Was Lucic’s rough stuff Tuesday night too much, too late? Hardly too late, seeing as there are 76 regular season outings yet to come. But it was certainly too much at a time with too little forethought and probably too much incentive to perk up himself and his team.
Whether it is solely a personal case of Stanley Cup hangover or other factors, Lucic has not dished out much of his defining, energized self on the dasherboards or the scoreboard.
In fact, leading up to Wednesday night, he was off the single slowest start in his five-year NHL career in every key category. He had thrown eight hits and mustered one point over the first five games.
Even at the start of his rookie year, when he was still wearing No. 62 and receiving less than 10 minutes of ice time a night, Lucic made a greater early impact.
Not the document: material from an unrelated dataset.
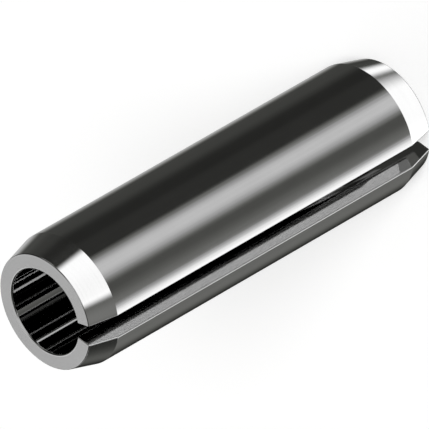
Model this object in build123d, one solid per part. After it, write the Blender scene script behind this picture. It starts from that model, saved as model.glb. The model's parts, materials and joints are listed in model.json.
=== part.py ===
from build123d import *
import math
import os

# A slotted spring pin, also called a roll pin: one strip of spring steel rolled
# into a tube, with an open gap along its whole length and a taper at each end.
# It is modelled free, before it is driven into its hole.
# It stands on its lower end. The middle of that end face is the origin, the
# pin's axis is +Z and the gap faces -Y. Sizes are in millimetres and degrees.

# The tube
outer_diameter = 6.63
wall = 1.17
length = 22.2

# The taper that leads each end into the hole
taper_length = 1.5
taper_angle = 15.0

# The narrowest opening between the strip's two edges, at the bore
gap_width = 0.76

# Where a taper runs into the straight outside
shoulder_round = 0.15

# Roundings that tumbling leaves on the end rims and on the strip's edges
rim_round = 0.06
lip_round = 0.05

# Sizes that follow from those above
outer_radius = outer_diameter / 2
bore_radius = outer_radius - wall
end_radius = outer_radius - taper_length * math.tan(math.radians(taper_angle))
gap_angle = 2 * math.degrees(math.asin(gap_width / 2 / bore_radius))
rolled_angle = 360 - gap_angle
gap_direction = -90


def wall_section():
    """Section of the wall along the pin: straight at the bore, tapered outside at both ends.

    Its own Y runs up the pin. The lowest and highest corners are the rims of the two end faces, and
    those between are the shoulders of the tapers.
    """
    with BuildSketch(Plane.XZ) as section:
        with BuildLine():
            Polyline(
                (bore_radius, 0),
                (end_radius, 0),
                (outer_radius, taper_length),
                (outer_radius, length - taper_length),
                (end_radius, length),
                (bore_radius, length),
                close=True,
            )
        make_face()
        lower_rims, lower_shoulder, upper_shoulder, upper_rims = section.vertices().group_by(Axis.Y)
        fillet(lower_shoulder + upper_shoulder, shoulder_round)
        fillet(lower_rims + upper_rims, rim_round)
    return section.sketch


def rolled_strip():
    """The wall section turned about the axis, which leaves both edges of the gap radial."""
    first_edge = gap_direction + gap_angle / 2
    turned = revolve(wall_section(), Axis.Z, revolution_arc=rolled_angle)
    return Rot(Z=first_edge) * turned


def edge_faces(pin):
    """The two faces of the gap, where the strip was cut: the only flat faces that lie along the pin."""
    return pin.faces().filter_by(GeomType.PLANE).filter_by(Axis.Z, reverse=True)


def spring_pin():
    """The whole pin, with the outlines of both gap faces rounded."""
    pin = rolled_strip()
    lips = [edge for face in edge_faces(pin) for edge in face.edges()]
    return fillet(lips, lip_round)


os.makedirs("parts", exist_ok=True)
export_step(spring_pin(), "parts/spring_pin.step")
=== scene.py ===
import json
import math

import bpy
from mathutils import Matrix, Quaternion, Vector


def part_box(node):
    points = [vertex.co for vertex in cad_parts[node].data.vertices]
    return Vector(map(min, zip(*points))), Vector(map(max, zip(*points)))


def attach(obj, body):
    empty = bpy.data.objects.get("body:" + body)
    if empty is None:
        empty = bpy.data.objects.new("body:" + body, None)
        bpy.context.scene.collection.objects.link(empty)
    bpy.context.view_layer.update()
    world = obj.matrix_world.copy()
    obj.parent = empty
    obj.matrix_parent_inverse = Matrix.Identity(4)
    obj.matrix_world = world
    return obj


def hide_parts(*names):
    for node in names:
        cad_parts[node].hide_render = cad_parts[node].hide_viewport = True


# A slotted spring pin of bare, rolled spring steel. It stands on its lower end on a pale floor,
# its axis is +Z and its gap faces -Y. Lengths are in metres and angles in degrees.

MM = 0.001

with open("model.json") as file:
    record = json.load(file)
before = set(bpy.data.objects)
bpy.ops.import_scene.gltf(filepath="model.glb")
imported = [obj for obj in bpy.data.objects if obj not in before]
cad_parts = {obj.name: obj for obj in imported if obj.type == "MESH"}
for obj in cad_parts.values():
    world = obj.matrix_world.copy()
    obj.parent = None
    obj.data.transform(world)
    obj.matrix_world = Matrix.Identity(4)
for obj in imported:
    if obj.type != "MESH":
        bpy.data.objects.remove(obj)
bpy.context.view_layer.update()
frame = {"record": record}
cad_low, cad_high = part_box("spring_pin")
mounts = {mount["name"]: mount for mount in frame["record"]["mounts"]}

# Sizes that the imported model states
pin_length = cad_high.z - cad_low.z
outer_radius = mounts["outside"]["dims"]["r_mm"] * MM
bore_radius = mounts["bore"]["dims"]["r_mm"] * MM
taper_length = (pin_length - mounts["outside"]["dims"]["length_mm"] * MM) / 2

# Sizes of the strip's ends and edges. The rims of the bore are a little rounder than the solid's.
taper_angle = 15.0
gap_width = 0.76 * MM
shoulder_round = 0.15 * MM
rim_round = 0.06 * MM
bore_rim_round = 0.1 * MM
lip_round = 0.05 * MM
gap_angle = 2 * math.degrees(math.asin(gap_width / 2 / bore_radius))

# How fine the mesh is: points at each corner of the wall's section, points round each lip of the gap,
# rows round the whole roll, and the margin of flat that is kept beside each rounding
points_at_corner = 8
points_round_lip = 6
rows_round_roll = 420
flat_margin = 0.008 * MM


# Small helpers for node trees

class Wiring:
    """Adds nodes to one tree and joins them. A value that is given may be a socket or a plain number."""

    def __init__(self, tree):
        self.tree = tree

    def add(self, kind, **settings):
        node = self.tree.nodes.new(kind)
        for name, value in settings.items():
            setattr(node, name, value)
        return node

    def feed(self, socket, value):
        if isinstance(value, bpy.types.NodeSocket):
            self.tree.links.new(value, socket)
        else:
            socket.default_value = value

    def math(self, operation, *values, clamp=False):
        node = self.add("ShaderNodeMath", operation=operation, use_clamp=clamp)
        for socket, value in zip(node.inputs, values):
            self.feed(socket, value)
        return node.outputs[0]

    def plus(self, *values):
        total = values[0]
        for value in values[1:]:
            total = self.math("ADD", total, value)
        return total

    def minus(self, first, second):
        return self.math("SUBTRACT", first, second)

    def times(self, *values):
        product = values[0]
        for value in values[1:]:
            product = self.math("MULTIPLY", product, value)
        return product

    def over(self, first, second):
        return self.math("DIVIDE", first, second)

    def limited(self, value):
        """The value held between 0 and 1."""
        return self.math("ADD", value, 0.0, clamp=True)

    def blend(self, first, second, share):
        """The first value at share 0, and the second at share 1."""
        return self.plus(self.times(first, self.minus(1.0, share)), self.times(second, share))

    def eased(self, value, start, end, low=0.0, high=1.0):
        """Goes smoothly from low to high while the value goes from start to end."""
        node = self.add("ShaderNodeMapRange", interpolation_type="SMOOTHSTEP")
        for socket, number in zip(node.inputs, (value, start, end, low, high)):
            self.feed(socket, number)
        return node.outputs[0]

    def tinted(self, first, second, share):
        """The first colour at share 0, and the second at share 1."""
        node = self.add("ShaderNodeMix", data_type="RGBA")
        # Of the node's many sockets, these are the ones for colours
        for number, value in ((0, share), (6, first), (7, second)):
            self.feed(node.inputs[number], value)
        return node.outputs[2]

    def split(self, vector):
        """The three parts of a vector."""
        node = self.add("ShaderNodeSeparateXYZ")
        self.feed(node.inputs[0], vector)
        return node.outputs

    def joined(self, x, y, z):
        """The vector of these three parts."""
        node = self.add("ShaderNodeCombineXYZ")
        for socket, value in zip(node.inputs, (x, y, z)):
            self.feed(socket, value)
        return node.outputs[0]

    def use(self, group, **values):
        """Places a node group and sets its named inputs: underscores stand for spaces."""
        node = self.add("ShaderNodeGroup", node_tree=group)
        for name, value in values.items():
            self.feed(node.inputs[name.replace("_", " ")], value)
        return node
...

As the 2007-08 Bruins got off to a surprise 3-2-0 start, he had a goal and an assist in an 8-6 barnburner over Los Angeles along with nine hits over five outings.
The next season, he had three points and 14 hits in the first five outings. He upped his hit count to 17 in the sixth game, dropped a pane of glass at the TD Garden to shards in the seventh and tallied a hat trick in the eighth.
At this time in 2009-10, Lucic had thrown 14 hits and set up three goals. Last year, in a runaway career year, he started with a five-game point-scoring streak and 15 body-checks in the first six games.
And while he still has yet to tune the mesh so far this year, Lucic had taken three shots in each of the previous three games prior to Carolina’s visit. He and his linemates, Horton and Tyler Seguin, made good out of playing nearly one-third of last Saturday’s 3-2 win at Chicago. They had combined for eight shots, four hits, a goal, an assist and a shootout clincher.
Against the Hurricanes, Lucic would have been better off trying to build upon that game by finally hatching the goose-egg in his goal column. Sometime in the wake of Joni Pitkanen spotting Carolina 2-0 lead at the halfway mark of regulation would have been perfect.
Instead, at the sight of a scrum less than five minutes after Pitkanen’s goal, Lucic joined Chara, Horton and Rask in unleashing his ruffian side. In turn, the Bruins effectively delayed their eventual icebreaker from Rich Peverley and may have ultimately spilled their shot at a comeback when there were still 25 minutes and 49 seconds to work with.
But again, there are now still 76 games to work with. Perhaps the more identifiable Lucic needed to make an ugly re-entrance before he can break his season-opening slump. Maybe it was just an Incredible Hulk-type way of breaking the fetters that are holding back his combination of physicality and scoring prowess.
By the same token, Tuesday’s episode does no long-term good if he doesn’t start scoring soon.